Session Name: Rethinking Reliability: What We Can (And Can't) Learn From Incident Metrics
This talk presents research collected from the VOID—an open database of public incident reports. Containing nearly 10,000 reports for over 600 organizations, the database allows for more structured review and research about software-related incident reporting. Key results from our research challenge standard industry practices for incident response and analysis, like tracking Mean Time To Resolve (MMTR) and using Root Cause Analysis (RCA) methodology. In particular, we demonstrate how unreliable MTTR can be, and how RCA can lead to environments where people are less likely to admit mistakes and speak up about things that could lead to future incidents. We propose alternate metrics (SLOs and cost of coordination data), practices (Near Miss analysis), and mindsets (humans are the solution, not the problem) to help organizations better learn from their incidents, and make their systems safer and more resilient.
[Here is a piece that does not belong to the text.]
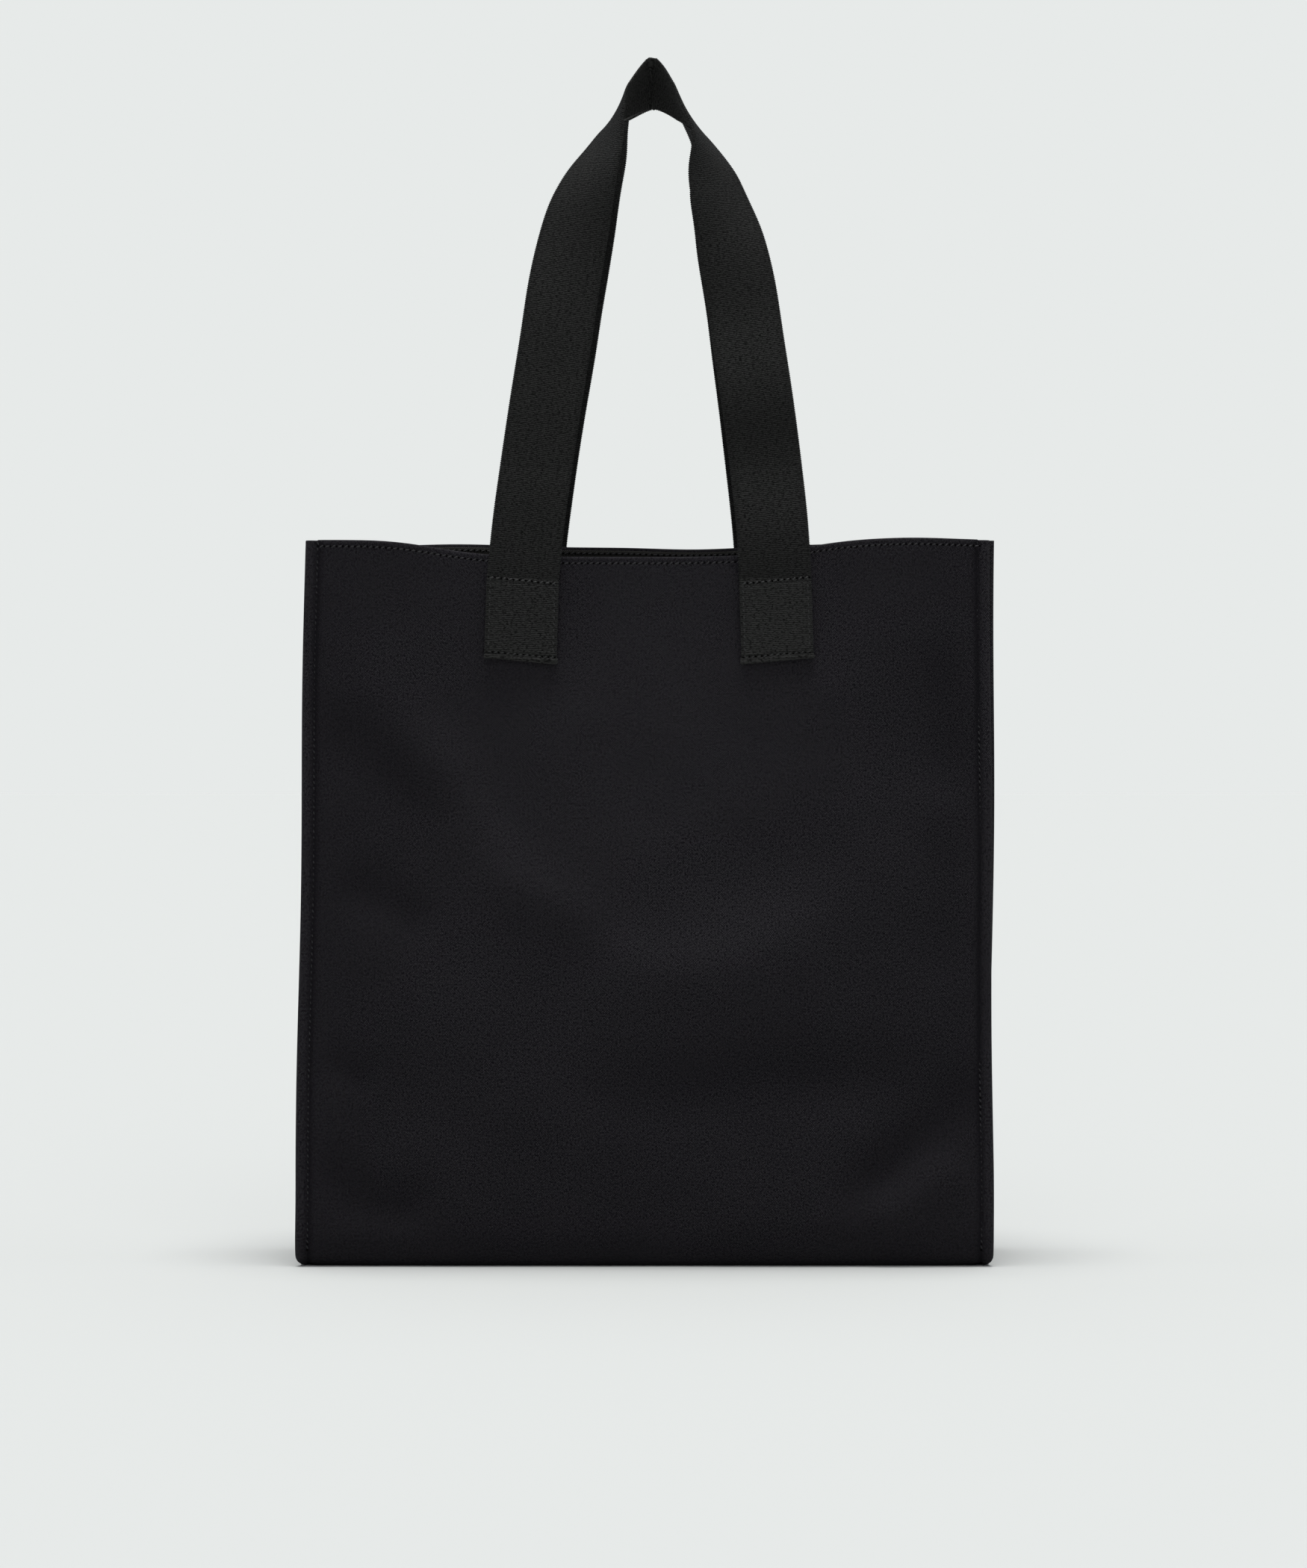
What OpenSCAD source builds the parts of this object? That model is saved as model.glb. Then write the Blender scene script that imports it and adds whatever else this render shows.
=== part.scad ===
// Canvas tote bag: one U-shaped main panel (front, bottom and back), two side gussets whose seams
// are turned outwards, a taped mouth hem and two webbing handles sewn on the outside.
// +X is to the right seen from the front, +Y points to the back and +Z is up. The origin is on the
// floor, under the middle of the bag. The handles are drawn as they stand when the bag hangs from
// its loops; each loop hinges on the top row of stitches of its sewn ends.

/* [Body] */
// Width of the main panel, edge to edge of the turned-out side seams
body_w = 388; // [300:2:460]
// Height of the mouth edge above the floor
body_h = 404; // [340:1:460]
// Depth from the front face to the back face
body_d = 120; // [90:2:160]
// Thickness of the canvas
canvas_t = 1.2; // [0.8:0.1:1.8]
// Radius where the front and the back turn into the bottom
bottom_r = 9; // [6:1:14]

/* [Seams] */
// How far the side seams stand out from the gussets
seam_w = 6.5; // [5:0.5:10]
// Height above the floor at which the upright seam stitching stops
seam_stop = 11; // [10:1:20]
// Width of a row of stitches
thread_w = 0.8; // [0.5:0.1:1.2]

/* [Mouth] */
// Height of the facing tape inside the mouth
tape_h = 28; // [20:1:40]
// Thickness of the facing tape
tape_t = 1; // [0.6:0.1:1.6]
// Distance of the hem stitching below the mouth edge
hem_row = 3; // [2:0.5:6]

/* [Handles] */
// Width of the webbing
web_w = 40; // [30:1:46]
// Thickness of the webbing
web_t = 1.8; // [1.4:0.1:2.2]
// Distance of each sewn end from the middle of the bag, at its top row of stitches
end_x = 70; // [55:1:90]
// Length of each sewn end
end_l = 46; // [36:1:60]
// Angle by which the sewn ends splay outwards at the bottom
end_splay = 6; // [0:1:8]
// Distance of the top row of stitches below the mouth edge
end_drop = 21; // [15:1:30]
// Rise of the handles above the mouth edge
handle_rise = 272; // [220:2:320]
// Angle by which the crown of each loop drops towards the middle of the bag
crown_tilt = 39; // [20:1:50]

/* [Hidden] */
$fn = 48;

LEFT = -1;
RIGHT = 1;

canvas_color = [0.12, 0.115, 0.13];
webbing_color = [0.15, 0.15, 0.14];
thread_color = [0.05, 0.05, 0.05];

sewn_gap = 0.1;                                // air between two layers that are sewn together
stitch_inset = 3;                              // distance of a row of stitches from a sewn edge
thread_t = thread_w / 2;                       // how far a row of stitches stands out
panel_inner_y = body_d / 2 - canvas_t;         // inner face of the front and the back
gusset_x = body_w / 2 - seam_w - canvas_t;     // inner face of a gusset
gusset_d = 2 * (panel_inner_y - sewn_gap);     // depth of a gusset over its turned-out edges
gusset_r = bottom_r - canvas_t - sewn_gap;     // its bottom corners nest in those of the panel
gusset_z = canvas_t + sewn_gap;                // its lower edge lies on the bottom
seam_x = body_w / 2 - seam_w;                  // foot of the turned-out seam
tape_top = body_h - 1;                         // the tape stops just short of the mouth edge

hinge_z = body_h - end_drop;
hinge_gap = 0.4;                               // between a sewn end and the start of its loop
end_face = body_d / 2 + 2 * web_t;             // outer face of a sewn end, two layers deep
loop_y = end_face - web_t / 2;                 // centre line of the loop where it leaves its end

crown_clear = 1.5;                             // between a crown and the middle of the bag
crown_y = web_w / 2 * cos(crown_tilt) + crown_clear;
crown_z = body_h + handle_rise - web_w / 2 * sin(crown_tilt) - web_t / 2;

// Half a loop from its sewn end to its crown. Each row is the share of the rise, the share of
// end_x that is left, the share of the way to the crown's depth, the twist of the webbing and
// the share of the crown's tilt.
leg_rows = [
  [0.00, 1.000, 0.000, 0, 0],
  [0.11, 0.955, 0.020, 0, 0],
  [0.23, 0.890, 0.060, 0, 0],
  [0.35, 0.820, 0.135, 0, 0],
  [0.47, 0.745, 0.240, 0, 0],
  [0.59, 0.675, 0.360, 4, 0],
  [0.71, 0.580, 0.490, 20, 0.05],
  [0.79, 0.495, 0.580, 38, 0.10],
  [0.86, 0.400, 0.670, 56, 0.20],
  [0.92, 0.290, 0.770, 72, 0.35],
  [0.965, 0.165, 0.880, 84, 0.65],
  [1.00, 0.000, 1.000, 90, 1]
];
row_steps = 4;                                 // rings between two rows

// ---- Helpers ----

// Outline of a side of the bag: straight sides and two round bottom corners.
module u_outline(w, h, r) {
  translate([-w / 2, r]) square([w, h - r]);
  translate([-w / 2 + r, 0]) square([w - 2 * r, 2 * r]);
  for (side = [LEFT, RIGHT]) translate([side * (w / 2 - r), r]) circle(r);
}

// The rim of that outline, open at the top.
module u_rim(w, h, r, t) {
  difference() {
    u_outline(w, h, r);
    translate([0, t]) u_outline(w - 2 * t, h, r - t);
  }
}

// Stands a drawing up in the Y-Z plane and gives it a length along X from x0 to x1.
module along_x(x0, x1) {
  translate([x0, 0, 0]) rotate([90, 0, 90]) linear_extrude(x1 - x0) children();
}

// A row of stitches from z0 to z1, on the outer face at y = 0, seen from the front.
module upright_row(z0, z1) {
  translate([-thread_w / 2, -thread_t, z0]) cube([thread_w, thread_t, z1 - z0]);
}

// A level row of stitches of that length, centred, on the outer face at y = 0.
module level_row(length) {
  translate([-length / 2, -thread_t, -thread_w / 2]) cube([length, thread_t, thread_w]);
}

// Puts what is drawn for the front on the front or on the back.
module on_face(is_back) {
  if (is_back) mirror([0, 1, 0]) children();
  else children();
}

// Puts a shape drawn hanging down from the origin where a webbing end is sewn on.
module at_end(side) {
  translate([side * end_x, -body_d / 2, hinge_z - hinge_gap / 2])
    rotate([0, -side * end_splay, 0]) children();
}

// ---- Cloth ----

module main_panel() {
  color(canvas_color) along_x(-body_w / 2, body_w / 2) u_rim(body_d, body_h, bottom_r, canvas_t);
}

// A flat side with its edges turned outwards, drawn for the right.
module gusset() {
  translate([0, 0, gusset_z]) {
    along_x(gusset_x, gusset_x + canvas_t) u_outline(gusset_d, body_h - gusset_z, gusset_r);
    along_x(gusset_x, body_w / 2) u_rim(gusset_d, body_h - gusset_z, gusset_r, canvas_t);
  }
}

module left_gusset() {
  color(canvas_color) mirror([1, 0, 0]) gusset();
}

module right_gusset() {
  color(canvas_color) gusset();
}

module mouth_tape() {
  outer_x = 2 * (gusset_x - sewn_gap);
  outer_y = 2 * (panel_inner_y - sewn_gap);
  color(webbing_color) translate([0, 0, tape_top - tape_h]) linear_extrude(tape_h) difference() {
    square([outer_x, outer_y], center = true);
    square([outer_x - 2 * tape_t, outer_y - 2 * tape_t], center = true);
  }
}

// ---- Stitching ----

module mouth_hem_stitching() {
  side_run = gusset_d - 2 * canvas_t - 2 * stitch_inset;
  color(thread_color) translate([0, 0, body_h - hem_row]) {
    for (is_back = [false, true])
      on_face(is_back) translate([0, -body_d / 2, 0]) level_row(2 * seam_x - 2 * thread_w);
    for (turn = [90, -90])
      rotate([0, 0, turn]) translate([0, -gusset_x - canvas_t, 0]) level_row(side_run);
  }
}

// The rows that close one gusset: up the front, up the back and along the bottom.
module seam_stitching() {
  for (is_back = [false, true])
    on_face(is_back) translate([seam_x, -body_d / 2, 0]) upright_row(seam_stop, body_h);
  translate([seam_x + stitch_inset, 0, gusset_z + canvas_t + thread_t / 2])
    cube([thread_w, gusset_d - 2 * bottom_r - 2 * stitch_inset, thread_t], center = true);
}

module left_seam_stitching() {
  color(thread_color) mirror([1, 0, 0]) seam_stitching();
}

module right_seam_stitching() {
  color(thread_color) seam_stitching();
}

// The stitched rectangle on a webbing end, drawn hanging down from the origin.
module box_stitching() {
  row_w = web_w - stitch_inset;
  top_z = -stitch_inset / 2;
  low_z = -end_l + stitch_inset;
  translate([0, -2 * web_t, 0]) {
    for (z = [top_z, low_z]) translate([0, 0, z]) level_row(row_w);
    for (side = [LEFT, RIGHT])
      translate([side * (row_w - thread_w) / 2, 0, 0]) upright_row(low_z, top_z);
  }
}

module end_stitching(side, is_back) {
  color(thread_color) on_face(is_back) at_end(side) box_stitching();
}

module front_left_end_stitching() {
  end_stitching(LEFT, false);
}

module front_right_end_stitching() {
  end_stitching(RIGHT, false);
}

module back_left_end_stitching() {
  end_stitching(LEFT, true);
}

module back_right_end_stitching() {
  end_stitching(RIGHT, true);
}

// ---- Handles ----

// A sewn end: the webbing is turned under itself, so it is two layers deep with a round fold below.
module webbing_end(side, is_back) {
  color(webbing_color) on_face(is_back) at_end(side) {
    translate([-web_w / 2, -2 * web_t, -end_l + web_t]) cube([web_w, 2 * web_t, end_l - web_t]);
    translate([0, -web_t, -end_l + web_t]) rotate([0, 90, 0])
      cylinder(r = web_t, h = web_w, center = true);
  }
}

module front_left_end() {
  webbing_end(LEFT, false);
}

module front_right_end() {
  webbing_end(RIGHT, false);
}

module back_left_end() {
  webbing_end(LEFT, true);
}

module back_right_end() {
  webbing_end(RIGHT, true);
}

// A smooth curve through four rows, from the second to the third.
function between(a, b, c, d, u) =
  (2 * b + (c - a) * u + (2 * a - 5 * b + 4 * c - d) * u * u + (3 * b - a - 3 * c + d) * u * u * u) / 2;

// The rows of a whole loop, from the left end over the crown to the right end. The last number
// tells the legs apart: -1 on the left and 1 on the right.
last_row = len(leg_rows) - 1;
loop_rows = [
  for (i = [0:2 * last_row])
    let (on_left = i <= last_row, r = leg_rows[on_left ? i : 2 * last_row - i], s = on_left ? LEFT : RIGHT)
      [s * r[1], r[2], r[0], s * (90 - r[3]), r[4]]
];

function loop_row(i) = loop_rows[max(0, min(2 * last_row, i))];

fine_rows = [
  for (i = [0:2 * last_row - 1], k = [0:row_steps - 1])
    between(loop_row(i - 1), loop_row(i), loop_row(i + 1), loop_row(i + 2), k / row_steps),
  loop_row(2 * last_row)
];

// Centre of a ring, and the direction from there to the outer edge of the webbing.
start_z = hinge_z + hinge_gap / 2;
function ring_center(r) =
  [end_x * r[0], -loop_y + (loop_y - crown_y) * r[1], start_z + (crown_z - start_z) * r[2]];
function ring_outward(r) =
  [sin(r[3]), cos(r[3]) * cos(crown_tilt * r[4]), -cos(r[3]) * sin(crown_tilt * r[4])];

function unit(v) = v / norm(v);
centers = [for (r = fine_rows) ring_center(r)];
last_ring = len(centers) - 1;
function along(i) = unit(centers[min(last_ring, i + 1)] - centers[max(0, i - 1)]);

// The four corners of a ring of webbing.
function ring(i) =
  let (t = along(i), raw = ring_outward(fine_rows[i]), w = unit(raw - (raw * t) * t), n = cross(t, w))
    [for (c = [[-1, -1], [-1, 1], [1, 1], [1, -1]]) centers[i] + c[0] * w * web_w / 2 + c[1] * n * web_t / 2];

module loop() {
  points = [for (i = [0:last_ring]) each ring(i)];
  walls = [
    for (i = [0:last_ring - 1], k = [0:3])
      let (a = 4 * i + k, b = 4 * i + (k + 1) % 4)
        each [[a, b, b + 4], [a, b + 4, a + 4]]
  ];
  low_cap = [[3, 2, 1], [3, 1, 0]];
  high_cap = [for (f = [[0, 1, 2], [0, 2, 3]]) f + 4 * last_ring * [1, 1, 1]];
  polyhedron(points, concat(walls, low_cap, high_cap));
}

module front_handle() {
  color(webbing_color) loop();
}

module back_handle() {
  color(webbing_color) mirror([0, 1, 0]) loop();
}

main_panel();
left_gusset();
right_gusset();
mouth_tape();
mouth_hem_stitching();
left_seam_stitching();
right_seam_stitching();
front_left_end();
front_right_end();
back_left_end();
back_right_end();
front_left_end_stitching();
front_right_end_stitching();
back_left_end_stitching();
back_right_end_stitching();
front_handle();
back_handle();
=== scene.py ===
# %% [markdown]
# # A canvas tote bag, sewn piece by piece
# The bag is two sides, one long panel, a facing tape and two lengths of webbing, held together by
# rows of stitches. Each is made here as its own piece, in the order in which a maker would sew them.
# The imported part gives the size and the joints, so it is loaded first and its box is kept.

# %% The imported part
import math

import bmesh
import bpy
import numpy as np
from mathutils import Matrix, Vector, noise


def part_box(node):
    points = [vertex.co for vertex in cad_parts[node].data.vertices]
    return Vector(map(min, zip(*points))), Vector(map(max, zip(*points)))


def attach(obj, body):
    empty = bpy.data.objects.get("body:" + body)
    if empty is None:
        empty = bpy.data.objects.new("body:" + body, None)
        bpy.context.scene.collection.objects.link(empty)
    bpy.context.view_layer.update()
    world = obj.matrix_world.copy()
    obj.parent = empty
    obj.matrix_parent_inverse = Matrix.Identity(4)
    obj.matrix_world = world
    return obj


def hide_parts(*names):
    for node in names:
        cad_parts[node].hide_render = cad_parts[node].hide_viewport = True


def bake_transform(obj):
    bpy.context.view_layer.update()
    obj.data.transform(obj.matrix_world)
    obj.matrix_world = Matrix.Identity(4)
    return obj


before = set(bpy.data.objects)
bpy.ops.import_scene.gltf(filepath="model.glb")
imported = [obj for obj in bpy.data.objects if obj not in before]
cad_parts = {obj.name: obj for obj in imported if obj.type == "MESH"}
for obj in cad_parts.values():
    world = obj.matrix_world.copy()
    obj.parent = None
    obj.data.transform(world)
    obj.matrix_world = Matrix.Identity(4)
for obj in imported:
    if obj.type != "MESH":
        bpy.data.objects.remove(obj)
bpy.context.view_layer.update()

# %% [markdown]
# ## Sizes
# Shapes are worked out in millimetres, because that is how a bag is cut, and turned into metres once,
# when a mesh is made. The body's width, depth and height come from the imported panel, and where the
# webbing is sewn on comes from its packed end.

# %% Driving sizes
MM = 0.001
FRONT, BACK = -1, 1
LEFT, RIGHT = -1, 1
HALF_WIDTH, HALF_DEPTH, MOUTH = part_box("main_panel")[1] / MM
CLOTH = 0.9  # thickness of the canvas
LAYER = 1.05  # from one sewn layer to the next
FACE = HALF_DEPTH - CLOTH / 2  # middle of the front and back cloth
SEAM_WIDTH = 6.5  # how far the side seams stand out
TURN, TURN_UP = 12.0, 20.0  # how deep and how high the soft turn into the bottom is
HEM = 26.0  # cloth turned in at the mouth
FLOOR_GAP = CLOTH / 2
STITCH_STEP = 3.4  # from one stitch to the next
END_X, END_Z = 70.0, 360.0  # middle of a handle's sewn end, to the side and up
print(f"body {2 * HALF_WIDTH:.0f} x {2 * HALF_DEPTH:.0f} x {MOUTH:.0f} mm, cloth {CLOTH} mm")

# %% [markdown]
# ## Camera, floor and light
# A long lens keeps the upright seams parallel. The camera looks almost level, from a little under the
# middle of the object. The floor is wide and as pale as the air behind it, so that no horizon shows,
# and the light is a faint even sky, one broad soft lamp overhead and weaker ones all round.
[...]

Courtney Nash is a researcher focused on system safety and failures in complex sociotechnical systems. An erstwhile cognitive neuroscientist, she has always been fascinated by how people learn, and the ways memory influences how they solve problems. Over the past two decades, she’s held a variety of editorial, program management, research, and management roles at Holloway, Fastly, O’Reilly Media, Microsoft, and Amazon. She lives in the mountains where she skis, rides bikes, and herds dogs and kids.